Setting up a development environment#
You need Python 3.8+ and the following tools:
Install the package with development requirements:
$ poetry install
You can now run an interactive Python session, or the command-line interface:
$ poetry run python
$ poetry run pypdf-table-extraction
How to test the project#
Run the full test suite:
$ nox
List the available Nox sessions:
$ nox --list-sessions
You can also run a specific Nox session. For example, invoke the unit test suite like this:
$ nox --session=tests
Unit tests are located in the tests directory, and are written using the pytest testing framework.
Pull Requests#
Submit a pull request#
The preferred workflow for contributing to pypdf_table_extraction is to fork the project repository on GitHub, clone, develop on a branch and then finally submit a pull request. Here are the steps:
Fork the project repository. Click on the ‘Fork’ button near the top of the page. This creates a copy of the code under your account on the GitHub.
Clone your fork of pypdf_table_extraction from your GitHub account
$ git clone https://www.github.com/[username]/pypdf_table_extraction
Create a branch to hold your changes
$ git checkout -b my-feature
Always branch out from main to work on your contribution. It’s good practice to never work on the main branch!
Note
git stash is a great way to save the work that you haven’t committed yet, to move between branches.
Work on your contribution. Add changed files using
git addand thengit committhem
$ git add modified_files
$ git commit
Finally, push them to your GitHub fork
$ git push -u origin my-feature
Now it’s time to go to the your fork of pypdf_table_extraction and create a pull request! You can follow these instructions to do the same.
Work on your pull request#
We recommend that your pull request complies with the following guidelines:
Make sure your code follows pep8.
In case your pull request contains function docstrings, make sure you follow the numpydoc format. All function docstrings in pypdf_table_extraction follow this format. Following the format will make sure that the API documentation is generated flawlessly.
Please create a draft pull request if it is a work in progress. An incomplete pull request’s title could be prefixed with [WIP] (to indicate a work in progress). Change the status of your pull request if the contribution is complete and ready for a detailed review. A good task list in the PR description will ensure that other people get a fair idea of what it proposes to do, which will also increase collaboration.
If contributing new functionality, make sure that you add a unit test for it, while making sure that all previous tests pass.
Note
It is recommended to open an issue before starting work on anything. This will allow a chance to talk it over with the contributors and validate your approach.
To run linting and code formatting checks before committing your change, you can install pre-commit as a Git hook by running the following command:
$ nox --session=pre-commit -- install
Your pull request needs to meet the following guidelines for acceptance:
The Nox test suite must pass without errors and warnings.
Include unit tests. This project maintains 100% code coverage.
If your changes add functionality, update the documentation accordingly.
Writing Documentation#
Writing documentation, function docstrings, examples and tutorials is a great way to start contributing to open-source software! The documentation is present inside the docs/ directory of the source code repository.

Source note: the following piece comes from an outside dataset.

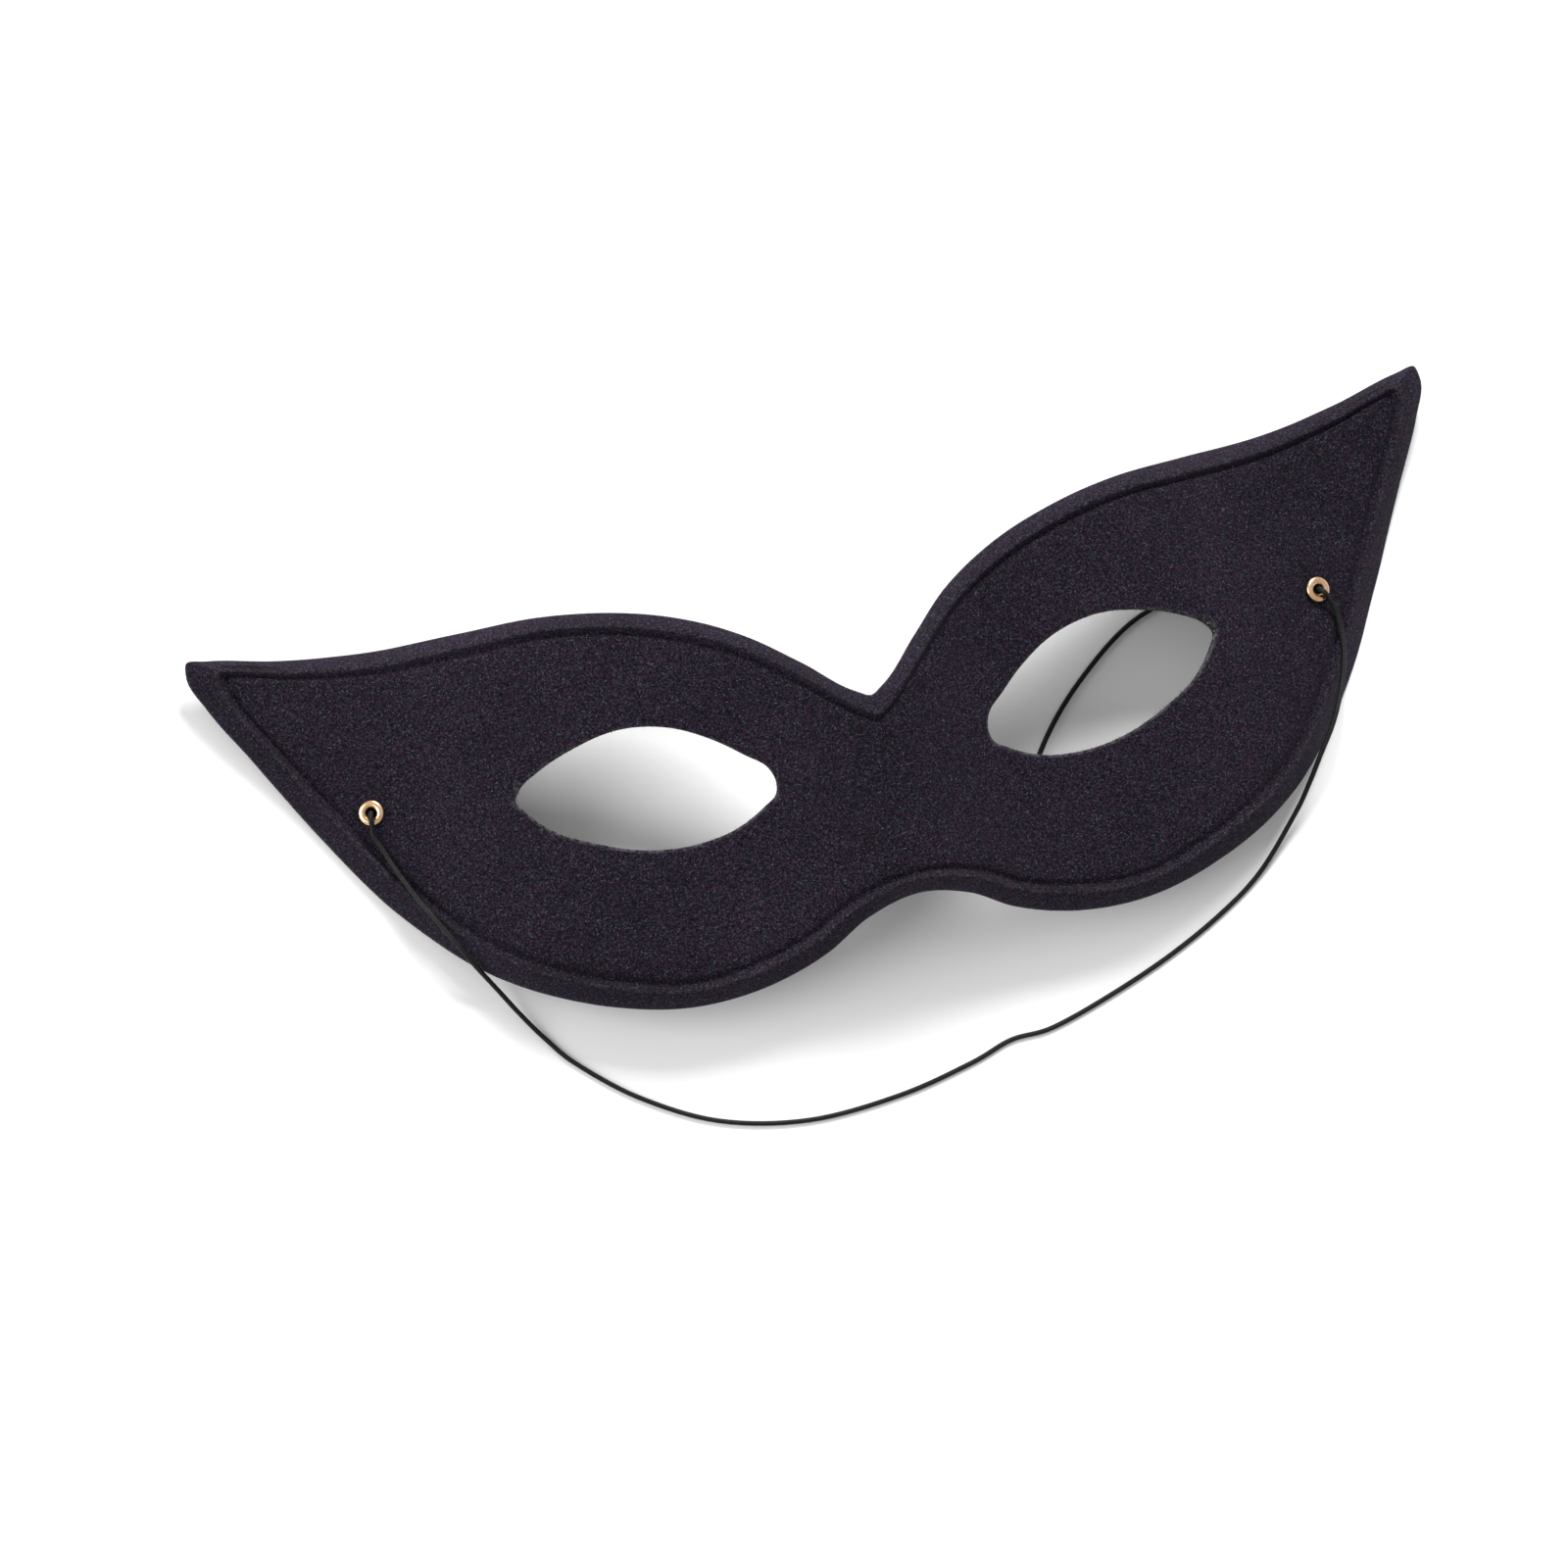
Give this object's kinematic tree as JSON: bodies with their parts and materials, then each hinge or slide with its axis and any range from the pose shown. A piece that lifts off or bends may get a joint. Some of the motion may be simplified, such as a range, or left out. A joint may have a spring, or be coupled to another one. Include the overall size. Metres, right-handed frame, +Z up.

The documentation is written in reStructuredText, with Sphinx used to generate these lovely HTML files that you’re currently reading (unless you’re reading this on GitHub). You can edit the documentation using any text editor and then generate the HTML output by running make html in the docs/ directory.
The function docstrings are written using the numpydoc extension for Sphinx. Make sure you check out how its format guidelines before you start writing one.
How to make a release#
Note
You need to be a project maintainer to make a release.
Before making a release, go through the following checklist:
All pull requests for the release have been merged.
The default branch passes all checks.
Releases are made by publishing a GitHub Release. A draft release is being maintained based on merged pull requests. To publish the release, follow these steps:
Click Edit next to the draft release.
Enter a tag with the new version.
Enter the release title, also the new version.
Edit the release description, if required.
Click Publish Release.
After publishing the release, the following automated steps are triggered:
The Git tag is applied to the repository.
[Read the Docs] builds a new stable version of the documentation.